■ WHAT IS BEING ASKED ■
Each line holding the word "joints" counts once; give the total and nothing more.
----------------
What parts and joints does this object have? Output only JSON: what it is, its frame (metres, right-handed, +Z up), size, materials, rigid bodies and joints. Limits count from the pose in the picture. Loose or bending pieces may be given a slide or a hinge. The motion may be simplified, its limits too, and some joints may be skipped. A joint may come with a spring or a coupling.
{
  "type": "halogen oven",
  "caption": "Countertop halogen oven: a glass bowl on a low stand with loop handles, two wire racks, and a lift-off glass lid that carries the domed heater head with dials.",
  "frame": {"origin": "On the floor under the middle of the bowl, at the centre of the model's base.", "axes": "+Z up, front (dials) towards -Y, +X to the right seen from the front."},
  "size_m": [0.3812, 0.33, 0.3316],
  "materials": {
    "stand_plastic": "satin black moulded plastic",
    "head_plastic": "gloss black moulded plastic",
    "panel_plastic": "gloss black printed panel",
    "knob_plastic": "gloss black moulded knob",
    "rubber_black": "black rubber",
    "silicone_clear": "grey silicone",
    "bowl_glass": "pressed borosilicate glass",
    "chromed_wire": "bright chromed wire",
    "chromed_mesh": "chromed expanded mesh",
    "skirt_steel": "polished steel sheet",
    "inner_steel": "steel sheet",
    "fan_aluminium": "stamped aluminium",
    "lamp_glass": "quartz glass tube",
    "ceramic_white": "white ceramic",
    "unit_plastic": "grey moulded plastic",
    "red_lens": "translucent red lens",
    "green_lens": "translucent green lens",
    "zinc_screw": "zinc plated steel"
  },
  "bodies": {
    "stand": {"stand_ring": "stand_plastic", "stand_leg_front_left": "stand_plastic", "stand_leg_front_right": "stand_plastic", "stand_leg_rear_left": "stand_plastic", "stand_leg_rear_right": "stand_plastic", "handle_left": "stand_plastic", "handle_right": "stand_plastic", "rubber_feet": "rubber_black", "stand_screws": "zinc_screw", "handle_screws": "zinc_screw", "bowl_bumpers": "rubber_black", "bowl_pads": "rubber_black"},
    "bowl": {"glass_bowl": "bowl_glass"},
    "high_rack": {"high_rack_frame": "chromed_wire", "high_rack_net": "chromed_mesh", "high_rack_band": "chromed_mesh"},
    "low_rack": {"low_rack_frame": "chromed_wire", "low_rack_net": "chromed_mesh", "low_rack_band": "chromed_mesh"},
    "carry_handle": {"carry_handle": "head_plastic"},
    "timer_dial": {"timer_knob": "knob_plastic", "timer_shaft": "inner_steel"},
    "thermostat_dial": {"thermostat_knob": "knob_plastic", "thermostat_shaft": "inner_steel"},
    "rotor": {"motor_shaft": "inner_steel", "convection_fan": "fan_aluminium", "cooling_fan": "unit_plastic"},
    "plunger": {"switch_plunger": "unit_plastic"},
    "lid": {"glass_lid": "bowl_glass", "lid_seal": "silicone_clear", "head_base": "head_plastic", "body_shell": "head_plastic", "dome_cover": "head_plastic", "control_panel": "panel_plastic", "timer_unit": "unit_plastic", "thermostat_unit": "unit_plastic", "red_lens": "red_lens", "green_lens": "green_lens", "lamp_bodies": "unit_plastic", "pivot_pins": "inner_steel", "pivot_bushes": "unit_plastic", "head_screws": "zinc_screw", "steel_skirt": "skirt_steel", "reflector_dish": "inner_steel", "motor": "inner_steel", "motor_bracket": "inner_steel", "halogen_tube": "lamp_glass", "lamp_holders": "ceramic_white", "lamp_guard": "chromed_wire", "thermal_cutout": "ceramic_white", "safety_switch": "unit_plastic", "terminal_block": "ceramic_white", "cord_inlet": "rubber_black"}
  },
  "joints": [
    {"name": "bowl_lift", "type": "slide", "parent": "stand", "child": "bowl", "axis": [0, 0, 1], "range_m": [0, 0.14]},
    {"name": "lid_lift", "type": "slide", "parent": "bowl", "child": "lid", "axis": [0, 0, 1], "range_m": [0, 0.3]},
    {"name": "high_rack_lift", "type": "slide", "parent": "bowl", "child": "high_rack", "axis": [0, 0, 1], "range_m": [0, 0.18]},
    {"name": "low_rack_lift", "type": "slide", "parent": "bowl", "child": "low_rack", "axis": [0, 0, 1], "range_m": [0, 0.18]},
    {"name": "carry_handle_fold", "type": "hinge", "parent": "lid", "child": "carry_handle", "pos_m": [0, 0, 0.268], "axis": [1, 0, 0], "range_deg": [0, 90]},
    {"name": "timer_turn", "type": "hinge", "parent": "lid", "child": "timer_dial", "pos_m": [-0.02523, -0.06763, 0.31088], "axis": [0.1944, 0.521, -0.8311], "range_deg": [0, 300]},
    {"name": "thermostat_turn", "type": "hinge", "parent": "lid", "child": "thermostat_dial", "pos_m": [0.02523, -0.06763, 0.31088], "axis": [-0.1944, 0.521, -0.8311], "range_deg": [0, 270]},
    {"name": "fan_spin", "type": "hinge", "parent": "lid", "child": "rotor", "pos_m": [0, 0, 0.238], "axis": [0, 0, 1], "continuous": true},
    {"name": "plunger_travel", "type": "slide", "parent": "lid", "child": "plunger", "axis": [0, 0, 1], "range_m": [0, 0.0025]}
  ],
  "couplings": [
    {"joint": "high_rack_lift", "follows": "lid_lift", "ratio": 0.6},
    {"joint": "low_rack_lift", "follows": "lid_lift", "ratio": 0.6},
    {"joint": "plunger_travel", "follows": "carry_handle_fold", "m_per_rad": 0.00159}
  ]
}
----------------
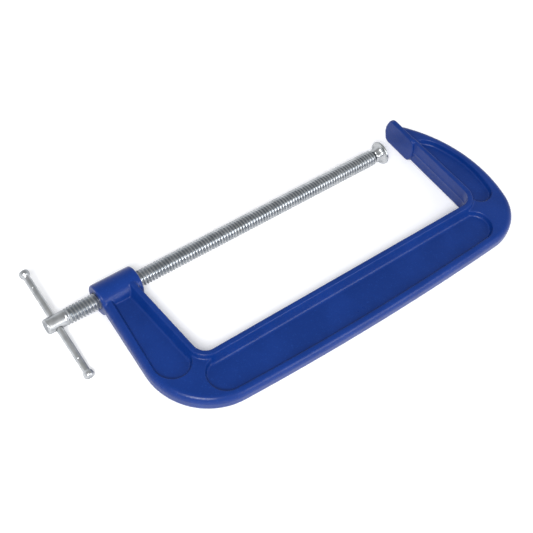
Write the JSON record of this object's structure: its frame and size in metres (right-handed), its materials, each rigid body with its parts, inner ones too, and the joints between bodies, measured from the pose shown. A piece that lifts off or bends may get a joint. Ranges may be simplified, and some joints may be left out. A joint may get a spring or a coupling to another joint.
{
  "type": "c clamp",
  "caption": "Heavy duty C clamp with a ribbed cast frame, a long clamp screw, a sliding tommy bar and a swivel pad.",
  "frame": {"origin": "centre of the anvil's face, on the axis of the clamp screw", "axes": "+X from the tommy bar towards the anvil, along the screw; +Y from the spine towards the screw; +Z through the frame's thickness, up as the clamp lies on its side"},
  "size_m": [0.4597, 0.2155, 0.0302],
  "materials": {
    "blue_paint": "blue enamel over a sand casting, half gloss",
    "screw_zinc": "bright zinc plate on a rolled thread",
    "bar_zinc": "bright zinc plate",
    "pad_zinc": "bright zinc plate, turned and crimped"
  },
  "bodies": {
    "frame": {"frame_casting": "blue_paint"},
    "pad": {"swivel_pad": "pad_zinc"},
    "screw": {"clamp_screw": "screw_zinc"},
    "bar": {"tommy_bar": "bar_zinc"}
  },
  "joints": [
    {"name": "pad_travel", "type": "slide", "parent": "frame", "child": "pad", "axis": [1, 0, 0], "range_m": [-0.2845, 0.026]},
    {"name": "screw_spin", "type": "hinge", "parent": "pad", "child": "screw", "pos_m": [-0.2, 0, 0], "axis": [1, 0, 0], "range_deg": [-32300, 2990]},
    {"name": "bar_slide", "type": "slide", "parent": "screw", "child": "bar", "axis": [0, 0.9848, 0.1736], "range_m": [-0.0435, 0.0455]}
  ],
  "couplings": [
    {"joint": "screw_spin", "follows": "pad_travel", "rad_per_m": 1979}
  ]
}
----------------
■ COMPLETE OUTPUT ■
4